Balé não é coisa prá menino
"Lecco: O Bailarino"
A construção:
Aos 11 anos fiz balé na escola, mas balé não era coisa prá meninos, diziam meus colegas.
Você acha que parei? Claro que não! Continuei.
A professora Fátima me ensinou muita coisa em poucos meses, ganhei sapatilhas e até notas melhores no Diário Escolar.
Claro que eu não levava minhas sapatilhas para casa, minha mãe nem sonhava com isso.
Ela queria mesmo que eu fosse doutor, médico, advogado...

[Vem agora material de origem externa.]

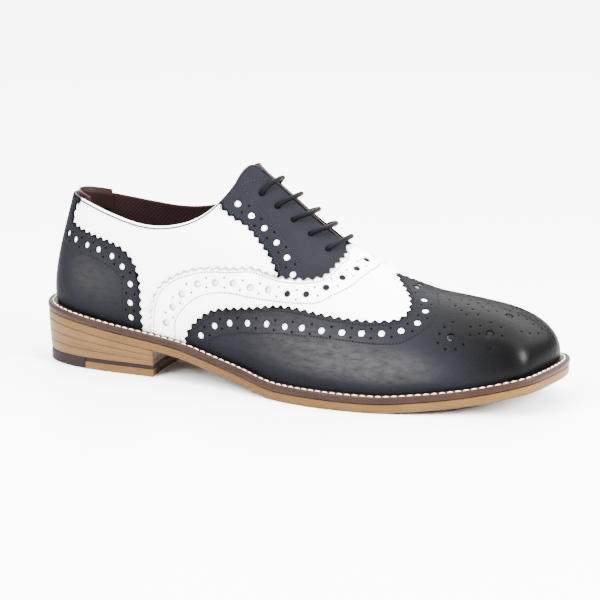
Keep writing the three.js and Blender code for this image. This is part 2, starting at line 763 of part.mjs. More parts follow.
add('upper', upperLayer(overlayDepth, lining), finishes.white);
add('outsole', makeOutsole(), finishes.tan);
add('welt', makeWelt(), finishes.brown);
add('insole', makeInsole(), finishes.lining);
add('tongue', makeTongue(), finishes.navy);
add('wing_cap', makeWingCap(), finishes.navy);
add('vamp', makeVamp(), finishes.white);
add('facing_lateral', makeFacing(LATERAL), finishes.navy);
add('facing_medial', makeFacing(MEDIAL), finishes.navy);
add('counter', makeCounter(), finishes.navy);
add('heel_tab', makeHeelTab(), finishes.lining);
for (let k = 0; k < liftCount; k += 1) add(`heel_lift_${k + 1}`, makeLift(k), finishes.tan);
add('heel_rand', makeFrontLayer(randBottom, randTop), finishes.brown);
add('heel_tip_leather', makeFrontLayer(0, tipThickness), finishes.tan);
add('heel_tip_rubber', makeRearTip(), finishes.rubber);
eyelets.forEach((eyelet, k) => add(`lace_bar_${k + 1}`, makeLaceBar(eyelet), finishes.cord));

// The origin is on the ground under the middle of the shoe
const box = new THREE.Box3().setFromObject(shoe);
shoe.position.set(-(box.min.x + box.max.x) / 2, -(box.min.y + box.max.y) / 2, -box.min.z);

export default shoe;
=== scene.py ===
"""A two-tone wingtip brogue for the right foot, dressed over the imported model.

Sizes are in millimetres until a mesh is made. x runs from heel to toe, -y is the outer side of the
foot and z is up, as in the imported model.
"""

import logging
import math
from dataclasses import dataclass, field
from enum import Enum
from typing import Callable, Optional, Sequence

import bpy
import numpy as np
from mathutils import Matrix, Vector
from mathutils.geometry import delaunay_2d_cdt


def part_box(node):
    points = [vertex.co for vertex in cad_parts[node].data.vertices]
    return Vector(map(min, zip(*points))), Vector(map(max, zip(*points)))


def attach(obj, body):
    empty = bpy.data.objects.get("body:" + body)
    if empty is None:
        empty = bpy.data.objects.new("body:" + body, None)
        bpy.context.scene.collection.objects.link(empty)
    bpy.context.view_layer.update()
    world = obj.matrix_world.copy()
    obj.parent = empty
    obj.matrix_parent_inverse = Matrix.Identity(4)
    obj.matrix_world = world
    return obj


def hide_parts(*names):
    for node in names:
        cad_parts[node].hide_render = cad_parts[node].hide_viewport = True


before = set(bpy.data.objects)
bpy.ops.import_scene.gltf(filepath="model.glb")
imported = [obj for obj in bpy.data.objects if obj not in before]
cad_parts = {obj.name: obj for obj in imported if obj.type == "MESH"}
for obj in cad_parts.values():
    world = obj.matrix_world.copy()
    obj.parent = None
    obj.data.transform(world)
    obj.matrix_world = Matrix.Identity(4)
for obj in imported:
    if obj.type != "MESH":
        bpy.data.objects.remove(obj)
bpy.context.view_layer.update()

MM = 0.001
TOE = 17.0
ROUND = 2 * TOE
LAP = 4
FOOT = -0.012
BODY = "root"
log = logging.getLogger("brogue")

# The sole's plan at stations 0 to 17, and its underside: shares of the sizes in Sole
EDGE_ROWS = {
    "lateral_x": (0, 0.012, 0.045, 0.099, 0.169, 0.252, 0.339, 0.416, 0.473, 0.523, 0.586, 0.66,
                  0.736, 0.816, 0.887, 0.958, 0.986, 1),
    "medial_x": (0, 0.012, 0.045, 0.099, 0.169, 0.252, 0.336, 0.406, 0.463, 0.513, 0.573, 0.643,
                 0.716, 0.801, 0.872, 0.945, 0.983, 1),
    "lateral": (0, 0.215, 0.367, 0.463, 0.501, 0.512, 0.56, 0.61, 0.458, 0.505, 0.548, 0.561,
                0.532, 0.471, 0.404, 0.325, 0.215, 0),
    "medial": (0, 0.21, 0.364, 0.464, 0.499, 0.464, 0.44, 0.457, 0.333, 0.371, 0.415, 0.451,
               0.465, 0.434, 0.38, 0.318, 0.195, 0),
    "swing": (0, 0, 0, 0, 0, 0, 0, 0, 0, 0, 0, 0, 0, 0.1, 0.25, 0.45, 0.75, 1),
}
UNDERSIDE_ROWS = {
    "x": (0, 0.069, 0.169, 0.252, 0.329, 0.396, 0.463, 0.519, 0.569, 0.643, 0.72, 0.79, 0.87,
          0.937, 1),
    "z": (1, 0.914, 0.753, 0.626, 0.49, 0.29, 0.133, 0.012, 0, 0, 0, 0.12, 0.335, 0.62, 0.94),
}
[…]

Aliás, tudo menos artista.
- Artista é tudo vagabundo! - Dizia.
Um dia aprendi a fazer Coupé, um saltinho rápido e básico de balé clássico, e cheguei em casa e pus-me a dar pulinhos pela cozinha enquanto mamãe terminava o almoço apressada, pois tinha que ir trabalhar.
Ela parou por um instante, enquanto eu saltitava despercebido e disse:
- Que coisa de viadinho é essa?!
Eu disfarcei. Fui para o quarto e fiquei saltitando em frente ao espelho.
Eu tinha 11 anos.
Eu sonhava ganhar o mundo, fazer escola em Paris, Berlim, Moscou.
Como eu sempre fui esguio, leve, disciplinado, solto (sem confusões), me dava muito bem nas aulas de balé.
Cinco meses depois da primeira aula fiz a minha primeira e única apresentação de balé em público, era uma música linda, na época eu não sabia o nome, hoje sei e a evito: Suíte n. 1 de Bach.
Suíte Nº. 1 de Sebastian Johan Bach
A apresentação foi fantástica, apenas eu e uma menina, que preservarei o nome, dançamos muito bem, aliás, agradamos ao gosto aguçado da professora.
Pena que os meus coleguinhas não gostaram muito da ideia, a partir daí surgiram as brincadeirinhas, as chacotas.
- Oi bailarina! Que sapatilhas lindas.
Coisas do tipo.
Certo dia um menino, o qual eu odiava religiosamente, Gil (mar), ultrapassou os limites e me fez tomar atitudes mais drásticas, o que lhe rendeu alguns pontos na altura do ombro direito.
No final do recreio, eu já estava em minha sala, ele passava no corredor, olhou pela janela e provocou:
- Cadê as sapatilhas, bichinha?
Não pensei uma vez, pulei a janela munido de um estilete feito de uma mistura de tubo de caneta e lâmina de apontador de lápis e o golpeei na altura da garganta acertando-lhe (por sorte) no ombro direito.
A lâmina atravessou a malha do uniforme e penetrou profundamente na carne do menino.
Ele pôs-se a chorar, eu o olhava, enquanto era rodeado por alunos, professores, coordenadores, diretor e por fim, minha mãe.
Resultado:
- Nunca mais vai fazer balé. Coloquei um homem no mundo, não um viado.
Eu tinha 11 anos, não tinha condições de enfrentar isso sozinho.
Esse fato afetou 'grandemente' em minha personalidade, mais tarde uma psicóloga me diria que muitas das minhas limitações com a dança eram provenientes deste ocorrido.
Hoje estou disposto a rever conceitos e voltarei a fazer algumas oficinas de balé, como parte integrante do laboratório de montagem e/ou 'encontro' do meu clown, afinal de contas, este foi um dos meus primeiros sonhos destruídos, ressequidos, abandonados.